SAM LAZARO: Historian, Angela Bates's ancestors were among an exodus of freed slaves who left the South in the years following the Civil War. Nicodemus was one of several all-Black settlements that sprung up across the U.S.
BATES: It was a dream before even Martin Luther King was born. And so it was a dream that actually became a reality.
SAM LAZARO: Despite grinding poverty in a harsh climate, Bates says they forged a community here. It was a hard life building a town here, right?
BATES: It was for any pioneer, no matter what color you were. But for the African American that had endured slavery, I say it was easier. They had a choice, and so even though the hardships of living in holes in the ground, which were called dugouts, that was better than living in an environment where you had no choice.
SAM LAZARO: By the early 1880s, Nicodemus had a population of about 500. It had a bank, a post office, and several businesses and was poised for more growth, anticipating that the railroad would soon come through, the equivalent in those days of a town being hooked up to the internet for the first time. Alas, the railroad decided to lay its rails just a few miles to the south of this town.
BATES: As soon as the railroad bypasses your town, your economic viability is definitely in question.
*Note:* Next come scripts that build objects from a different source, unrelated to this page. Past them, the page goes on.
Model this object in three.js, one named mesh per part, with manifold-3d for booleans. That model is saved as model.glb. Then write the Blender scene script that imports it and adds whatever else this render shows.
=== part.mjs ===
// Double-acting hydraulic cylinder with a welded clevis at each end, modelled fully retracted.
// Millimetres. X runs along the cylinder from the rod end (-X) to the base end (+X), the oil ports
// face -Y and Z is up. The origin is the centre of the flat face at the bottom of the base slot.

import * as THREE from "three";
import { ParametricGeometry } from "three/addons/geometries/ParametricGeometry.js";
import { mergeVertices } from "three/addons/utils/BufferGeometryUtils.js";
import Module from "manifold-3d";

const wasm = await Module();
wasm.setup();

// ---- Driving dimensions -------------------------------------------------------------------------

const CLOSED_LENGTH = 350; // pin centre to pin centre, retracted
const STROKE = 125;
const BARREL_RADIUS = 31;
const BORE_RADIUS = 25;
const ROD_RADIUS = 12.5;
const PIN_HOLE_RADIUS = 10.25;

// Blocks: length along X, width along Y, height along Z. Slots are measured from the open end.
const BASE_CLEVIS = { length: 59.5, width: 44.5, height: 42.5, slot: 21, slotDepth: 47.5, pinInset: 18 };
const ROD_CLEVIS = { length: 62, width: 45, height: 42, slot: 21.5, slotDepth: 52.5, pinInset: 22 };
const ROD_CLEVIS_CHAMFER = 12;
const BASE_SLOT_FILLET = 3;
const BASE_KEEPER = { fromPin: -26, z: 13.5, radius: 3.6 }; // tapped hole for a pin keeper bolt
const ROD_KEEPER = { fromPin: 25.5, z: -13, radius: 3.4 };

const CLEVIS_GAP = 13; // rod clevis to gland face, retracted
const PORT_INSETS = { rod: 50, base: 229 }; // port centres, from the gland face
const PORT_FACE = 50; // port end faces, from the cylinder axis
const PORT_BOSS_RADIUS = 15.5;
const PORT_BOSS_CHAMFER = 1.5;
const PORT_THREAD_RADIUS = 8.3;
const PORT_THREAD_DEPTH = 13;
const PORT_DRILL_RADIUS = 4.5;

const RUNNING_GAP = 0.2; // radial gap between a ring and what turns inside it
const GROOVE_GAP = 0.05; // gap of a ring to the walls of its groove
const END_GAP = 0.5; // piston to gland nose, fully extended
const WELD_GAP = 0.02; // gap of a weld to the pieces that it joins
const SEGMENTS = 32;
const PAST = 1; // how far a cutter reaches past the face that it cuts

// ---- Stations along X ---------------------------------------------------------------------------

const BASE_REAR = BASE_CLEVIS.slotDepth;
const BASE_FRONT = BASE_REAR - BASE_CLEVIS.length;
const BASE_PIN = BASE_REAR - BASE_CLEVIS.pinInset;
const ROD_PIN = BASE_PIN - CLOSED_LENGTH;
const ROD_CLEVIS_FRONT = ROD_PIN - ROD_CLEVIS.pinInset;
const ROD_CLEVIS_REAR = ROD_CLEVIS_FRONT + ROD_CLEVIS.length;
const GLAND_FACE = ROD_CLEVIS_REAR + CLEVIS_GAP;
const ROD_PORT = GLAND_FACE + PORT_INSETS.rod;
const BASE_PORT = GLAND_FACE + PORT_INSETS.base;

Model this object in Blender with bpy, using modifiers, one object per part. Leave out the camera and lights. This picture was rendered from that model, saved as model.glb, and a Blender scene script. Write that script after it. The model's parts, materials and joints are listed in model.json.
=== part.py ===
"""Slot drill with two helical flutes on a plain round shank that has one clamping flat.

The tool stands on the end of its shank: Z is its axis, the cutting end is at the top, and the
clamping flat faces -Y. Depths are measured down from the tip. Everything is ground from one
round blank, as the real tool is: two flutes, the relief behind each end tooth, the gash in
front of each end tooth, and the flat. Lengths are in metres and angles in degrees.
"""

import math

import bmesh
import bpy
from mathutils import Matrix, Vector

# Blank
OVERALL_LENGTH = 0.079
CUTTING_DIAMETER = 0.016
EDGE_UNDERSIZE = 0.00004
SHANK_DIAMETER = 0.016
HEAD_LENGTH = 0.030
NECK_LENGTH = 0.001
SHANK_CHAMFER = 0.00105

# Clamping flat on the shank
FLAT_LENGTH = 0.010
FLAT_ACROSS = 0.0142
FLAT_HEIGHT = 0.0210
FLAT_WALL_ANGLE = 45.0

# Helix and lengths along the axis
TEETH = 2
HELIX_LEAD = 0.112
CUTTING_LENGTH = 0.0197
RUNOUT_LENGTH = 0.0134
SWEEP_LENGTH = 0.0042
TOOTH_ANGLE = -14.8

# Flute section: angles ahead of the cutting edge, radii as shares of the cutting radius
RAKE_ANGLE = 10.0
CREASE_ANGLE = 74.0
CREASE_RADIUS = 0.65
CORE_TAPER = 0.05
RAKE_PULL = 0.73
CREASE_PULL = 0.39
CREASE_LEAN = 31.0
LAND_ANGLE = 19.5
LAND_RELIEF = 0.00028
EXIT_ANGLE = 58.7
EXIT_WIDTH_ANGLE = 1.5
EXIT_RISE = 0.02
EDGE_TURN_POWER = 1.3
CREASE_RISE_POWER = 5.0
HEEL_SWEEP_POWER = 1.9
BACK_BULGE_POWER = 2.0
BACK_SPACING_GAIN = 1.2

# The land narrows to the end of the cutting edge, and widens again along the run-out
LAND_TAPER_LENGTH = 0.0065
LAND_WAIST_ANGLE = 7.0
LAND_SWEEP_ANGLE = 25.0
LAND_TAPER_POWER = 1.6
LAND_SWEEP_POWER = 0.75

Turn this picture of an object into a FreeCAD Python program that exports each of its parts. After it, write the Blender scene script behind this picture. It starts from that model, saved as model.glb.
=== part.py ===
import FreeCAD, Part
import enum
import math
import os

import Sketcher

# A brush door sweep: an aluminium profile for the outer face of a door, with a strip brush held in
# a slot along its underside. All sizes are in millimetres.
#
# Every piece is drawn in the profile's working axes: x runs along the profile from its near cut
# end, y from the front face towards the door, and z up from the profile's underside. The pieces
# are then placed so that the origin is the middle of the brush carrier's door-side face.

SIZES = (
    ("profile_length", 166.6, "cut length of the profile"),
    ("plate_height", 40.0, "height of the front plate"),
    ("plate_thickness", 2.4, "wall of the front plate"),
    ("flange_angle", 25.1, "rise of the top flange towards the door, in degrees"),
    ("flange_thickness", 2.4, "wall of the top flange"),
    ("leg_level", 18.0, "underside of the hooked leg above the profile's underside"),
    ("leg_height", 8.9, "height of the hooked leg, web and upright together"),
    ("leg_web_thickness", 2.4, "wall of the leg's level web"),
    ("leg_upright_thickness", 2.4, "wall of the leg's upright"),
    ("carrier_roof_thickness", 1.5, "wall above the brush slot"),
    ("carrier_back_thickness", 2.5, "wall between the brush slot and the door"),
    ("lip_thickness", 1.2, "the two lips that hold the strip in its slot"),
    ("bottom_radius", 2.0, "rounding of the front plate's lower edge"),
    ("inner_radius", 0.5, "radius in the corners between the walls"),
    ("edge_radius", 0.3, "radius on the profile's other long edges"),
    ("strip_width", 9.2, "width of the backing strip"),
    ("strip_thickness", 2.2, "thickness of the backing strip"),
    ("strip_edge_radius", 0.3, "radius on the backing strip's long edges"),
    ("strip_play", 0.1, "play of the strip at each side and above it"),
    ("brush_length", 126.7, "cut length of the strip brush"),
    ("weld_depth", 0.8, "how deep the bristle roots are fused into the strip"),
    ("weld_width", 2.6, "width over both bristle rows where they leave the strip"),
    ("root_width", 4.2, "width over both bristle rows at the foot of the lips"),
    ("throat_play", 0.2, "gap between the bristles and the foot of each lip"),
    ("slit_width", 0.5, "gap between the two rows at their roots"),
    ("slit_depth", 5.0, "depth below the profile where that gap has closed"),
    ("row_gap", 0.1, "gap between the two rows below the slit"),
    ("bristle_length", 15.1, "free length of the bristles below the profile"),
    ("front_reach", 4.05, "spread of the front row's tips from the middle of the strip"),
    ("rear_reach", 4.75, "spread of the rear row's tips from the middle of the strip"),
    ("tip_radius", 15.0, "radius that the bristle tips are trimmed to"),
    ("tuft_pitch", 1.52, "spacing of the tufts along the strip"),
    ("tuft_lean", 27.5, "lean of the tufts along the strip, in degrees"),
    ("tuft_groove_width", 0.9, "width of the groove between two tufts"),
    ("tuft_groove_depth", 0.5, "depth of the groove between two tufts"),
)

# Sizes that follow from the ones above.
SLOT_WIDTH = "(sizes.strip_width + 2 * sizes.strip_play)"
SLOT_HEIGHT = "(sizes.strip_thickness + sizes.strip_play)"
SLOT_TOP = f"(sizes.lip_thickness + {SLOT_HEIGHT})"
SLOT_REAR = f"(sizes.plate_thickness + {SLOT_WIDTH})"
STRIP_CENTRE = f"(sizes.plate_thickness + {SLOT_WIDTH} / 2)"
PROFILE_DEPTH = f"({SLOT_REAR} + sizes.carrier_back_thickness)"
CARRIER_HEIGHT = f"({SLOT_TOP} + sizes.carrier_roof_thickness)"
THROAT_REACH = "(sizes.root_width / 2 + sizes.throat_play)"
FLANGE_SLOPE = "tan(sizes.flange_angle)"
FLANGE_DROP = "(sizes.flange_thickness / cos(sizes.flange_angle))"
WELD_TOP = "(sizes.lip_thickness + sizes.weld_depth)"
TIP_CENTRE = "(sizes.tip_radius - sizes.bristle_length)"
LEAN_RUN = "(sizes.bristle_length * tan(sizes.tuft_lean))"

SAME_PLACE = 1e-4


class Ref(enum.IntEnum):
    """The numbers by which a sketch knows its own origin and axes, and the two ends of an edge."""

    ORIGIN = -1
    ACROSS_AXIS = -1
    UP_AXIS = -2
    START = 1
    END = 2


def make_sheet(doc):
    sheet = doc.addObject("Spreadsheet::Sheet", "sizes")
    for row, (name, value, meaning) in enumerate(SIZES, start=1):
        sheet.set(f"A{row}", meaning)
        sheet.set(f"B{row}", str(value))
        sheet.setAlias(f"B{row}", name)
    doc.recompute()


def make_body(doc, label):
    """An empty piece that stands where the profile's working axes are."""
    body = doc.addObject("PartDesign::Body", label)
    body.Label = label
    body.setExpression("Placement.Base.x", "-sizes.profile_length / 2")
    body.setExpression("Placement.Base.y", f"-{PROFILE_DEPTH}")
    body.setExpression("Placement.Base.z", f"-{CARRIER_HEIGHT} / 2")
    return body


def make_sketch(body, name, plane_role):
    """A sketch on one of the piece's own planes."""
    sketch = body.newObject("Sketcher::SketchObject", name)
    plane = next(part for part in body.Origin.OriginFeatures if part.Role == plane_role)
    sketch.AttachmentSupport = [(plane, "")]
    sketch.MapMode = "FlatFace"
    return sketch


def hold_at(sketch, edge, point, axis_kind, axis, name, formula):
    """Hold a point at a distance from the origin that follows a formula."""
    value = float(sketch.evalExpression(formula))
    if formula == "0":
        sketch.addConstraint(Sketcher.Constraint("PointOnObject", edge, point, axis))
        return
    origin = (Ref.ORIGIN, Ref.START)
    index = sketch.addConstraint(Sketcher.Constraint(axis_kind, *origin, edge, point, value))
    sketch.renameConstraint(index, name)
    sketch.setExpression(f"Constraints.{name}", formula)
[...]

And then Nicodemus started to decline.
SAM LAZARO: That was the fate of other all Black towns, most absorbed into larger municipalities, or simply abandoned as residents migrated in search of work. For those who stayed on here in the decades that followed, life was a struggle, as it was for Black farmers across the country who were largely excluded from critical government lending and price support programs.
So, all this prairie land, all this... all this farm land here was Black owned at one point?
JOHNELLA HOLMES: At one point, all of it.
SAM LOZARO: And now?
HOLMES: Maybe about 10% of it?
SAM LAZARO: Johnella Holmes is director of the Kansas Black Farmers Association.
HOLMES: You know, most of them that had to give up their land and their farm, they didn't walk away with a nest egg.
SAM LAZARO: What is the condition of Black farmers today?
HOLMES: Dismal, they're still losing acres. They're still walking away from their farming. The, the parents are no longer encouraging the, the children to go ahead and assume the debt and, you know, and continue to farm.
SAM LAZARO: Much of Nicodemus lies in ruin today, but for Holmes and others who call themselves descendants, there's something special about this place. That's why Holmes moved back after retiring from her job at Kansas State University.
BATES: Both my parents grew up here.
SAM LAZARO: Angela Bates grew up in Pasadena, California, but like her parents, felt the tug.
BATES: And so when they moved away, they always came back because this is home, home being our own, all-Black town. And very proud of that.
SAM LAZARO: In the '90s, Bates led a campaign that successfully designated Nicodemus as a national historic site, memorializing the little-known Black pioneer experience. As school children come on field trips, and others gather for annual homecoming days held in the summer, they get a different take on Black history.
BATES: Too often, we look at slavery, and as we look back, we... all we see are the atrocities. But out of that came great things. It created greatness in people and tenacity in people. And so what they were doing out here on the isolated high plains of Kansas was phenomenal. I'm proud of that legacy. It runs in my veins and it just makes me feel that the world needs to know the story.
SAM LAZARO: Out of a history defined by struggle, Bates says she wants to create a future that can inspire hope.